# TASK PROMPT
Beginning with the first line of the data below, reproduce every line unchanged, ending with the line that holds "return Shade(self.tree, self.output.node.outputs[out])".

## Start SUPPLIED MATERIAL

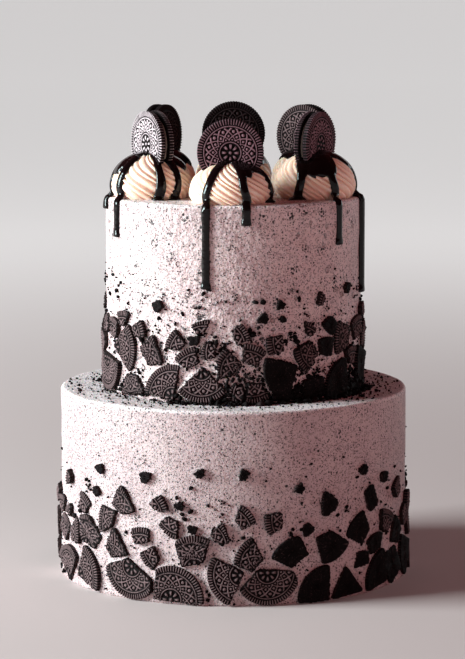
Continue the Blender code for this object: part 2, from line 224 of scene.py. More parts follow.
class Shade:
    """One value in a material: a node's output, on which arithmetic adds Math nodes."""

    def __init__(self, tree, output=None):
        self.tree = tree
        self.output = output

    def node(self, kind, sockets=None, out=0, **settings):
        """Adds a node of this type: first its settings, then its sockets."""
        made = self.tree.nodes.new(kind)
        for name, value in settings.items():
            setattr(made, name, value)
        for key, value in (sockets or {}).items():
            if isinstance(value, Shade):
                self.tree.links.new(value.output, made.inputs[key])
            else:
                made.inputs[key].default_value = value
        return Shade(self.tree, made.outputs[out])

    def other(self, out):
        """Another output of the same node."""
        return Shade(self.tree, self.output.node.outputs[out])

    def maths(self, operation, first, second):
        """This operation on two values, either of which may be a plain number."""
        return self.node("ShaderNodeMath", {0: first, 1: second}, operation=operation)

    def __add__(self, other):
        return self.maths("ADD", self, other)

    def __radd__(self, other):
        return self.maths("ADD", other, self)

    def __sub__(self, other):
        return self.maths("SUBTRACT", self, other)

    def __rsub__(self, other):
        return self.maths("SUBTRACT", other, self)

    def __mul__(self, other):
        return self.maths("MULTIPLY", self, other)

    def __rmul__(self, other):
        return self.maths("MULTIPLY", other, self)

    def larger(self, other):
        """Whichever of the two is larger."""
        return self.maths("MAXIMUM", self, other)

    def step(self, low, high):
        """0 below low, 1 above high, and a smooth rise between."""
        sockets = {0: self, 1: low, 2: high}
        return self.node("ShaderNodeMapRange", sockets, interpolation_type="SMOOTHSTEP")

    def between(self, first, second):
        """The colour this share of the way from the first to the second."""
        colours = {
            key: (*value, 1.0) if isinstance(value, tuple) else value
            for key, value in ((6, first), (7, second))
        }
        return self.node("ShaderNodeMix", {0: self, **colours}, out=2, data_type="RGBA")

    def noise(self, size, detail=2.0):
        """Cloudy variation about 0.5 with features of this size in millimetres."""
        sockets = {"Vector": self, "Scale": 1 / (size * MM), "Detail": detail}
        return self.node("ShaderNodeTexNoise", sockets)

    def stretched(self, across, up):
        """The place scaled by these factors across and up, to draw a pattern out."""
        scale = (across, across, up)
        return self.node("ShaderNodeMapping", {"Vector": self, "Scale": scale})

    def jittered(self, size, amount):
        """The place moved about by noise, both in millimetres, so that round spots look torn."""
        cloud = self.noise(size).other("Color")
        centred = self.node("ShaderNodeVectorMath", {0: cloud, 1: (0.5, 0.5, 0.5)}, operation="SUBTRACT")
        moved = self.node("ShaderNodeVectorMath", {0: centred, 1: (amount * MM,) * 3}, operation="MULTIPLY")
        return self.node("ShaderNodeVectorMath", {0: self, 1: moved}, operation="ADD")

    def specks(self, cell, size, soft=0.05):
        """A mask of spots: one in each Voronoi cell of this size in millimetres, about the
        cell's own point, with a radius from nothing up to this share of the cell."""
        sockets = {"Vector": self, "Scale": 1 / (cell * MM)}
        distance = self.node("ShaderNodeTexVoronoi", sockets, out="Distance")
        chance = self.node("ShaderNodeSeparateColor", {0: distance.other("Color")})
        return (chance * size - distance).step(0.0, soft)

    def attribute(self, name):
        """A value that the mesh holds for each of its points."""
        return self.node("ShaderNodeAttribute", out="Fac", attribute_name=name)


def finish_of(name, **fixed):
    """A new material with these sockets of its shader set, a bare value of its tree from which
    nodes are added, and the place on the object."""
    made = bpy.data.materials.new(name)
    made.use_nodes = True
    shader = made.node_tree.nodes["Principled BSDF"]
    for socket, value in fixed.items():
        shader.inputs[socket.replace("_", " ")].default_value = value
    start = Shade(made.node_tree)
    return made, start, start.node("ShaderNodeTexCoord", out="Object")


def feed(material, **values):
    """Links values to the shader's sockets, a height going through a Bump node."""
    tree = material.node_tree
    shader = tree.nodes["Principled BSDF"]
    for socket, value in values.items():
        if socket == "Height":
            value = value.node("ShaderNodeBump", {"Height": value, "Distance": MM}, out="Normal")
            socket = "Normal"
        tree.links.new(value.output, shader.inputs[socket.replace("_", " ")])


def shell(grid):
    """Points and faces of a closed surface over a grid of rings: each quad joins two neighbours
    on a ring to the two on the next, and a fan to each end ring's mean closes the ends."""
    rows, columns = grid.shape[:2]
    index = np.arange(rows * columns).reshape(rows, columns)
    low, high = index[:-1], index[1:]
    quads = np.stack([low, np.roll(low, -1, 1), np.roll(high, -1, 1), high], -1).reshape(-1, 4)
    ends = np.full(columns, rows * columns)
    first = np.stack([np.roll(index[0], -1), index[0], ends], -1)
    last = np.stack([index[-1], np.roll(index[-1], -1), ends + 1], -1)
    points = np.concatenate([grid.reshape(-1, 3), grid[0].mean(0)[None], grid[-1].mean(0)[None]])
    return points, quads, np.concatenate([first, last])


def over_shell(values):
    """A value for each point of a shell, from its value over the grid."""
    return np.concatenate([values.ravel(), [values[0].mean(), values[-1].mean()]])


def added(name, data):
    """A new object in the scene that holds this mesh, light or camera."""
    holder = bpy.data.objects.new(name, data)
    bpy.context.scene.collection.objects.link(holder)
    return holder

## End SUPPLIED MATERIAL

# CORRECT OUTPUT
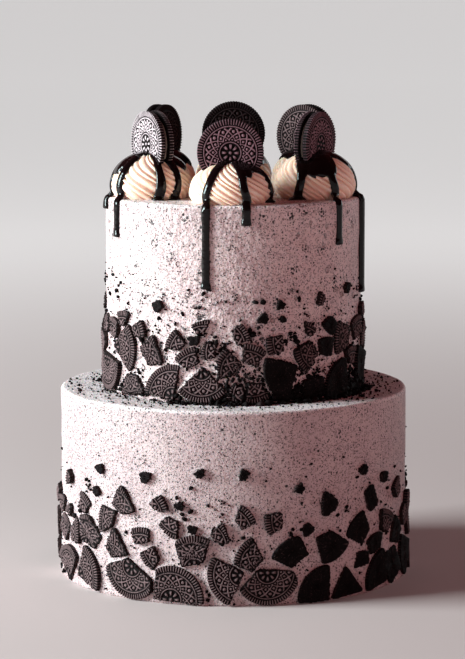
Continue the Blender code for this object: part 2, from line 224 of scene.py. More parts follow.
class Shade:
    """One value in a material: a node's output, on which arithmetic adds Math nodes."""

    def __init__(self, tree, output=None):
        self.tree = tree
        self.output = output

    def node(self, kind, sockets=None, out=0, **settings):
        """Adds a node of this type: first its settings, then its sockets."""
        made = self.tree.nodes.new(kind)
        for name, value in settings.items():
            setattr(made, name, value)
        for key, value in (sockets or {}).items():
            if isinstance(value, Shade):
                self.tree.links.new(value.output, made.inputs[key])
            else:
                made.inputs[key].default_value = value
        return Shade(self.tree, made.outputs[out])

    def other(self, out):
        """Another output of the same node."""
        return Shade(self.tree, self.output.node.outputs[out])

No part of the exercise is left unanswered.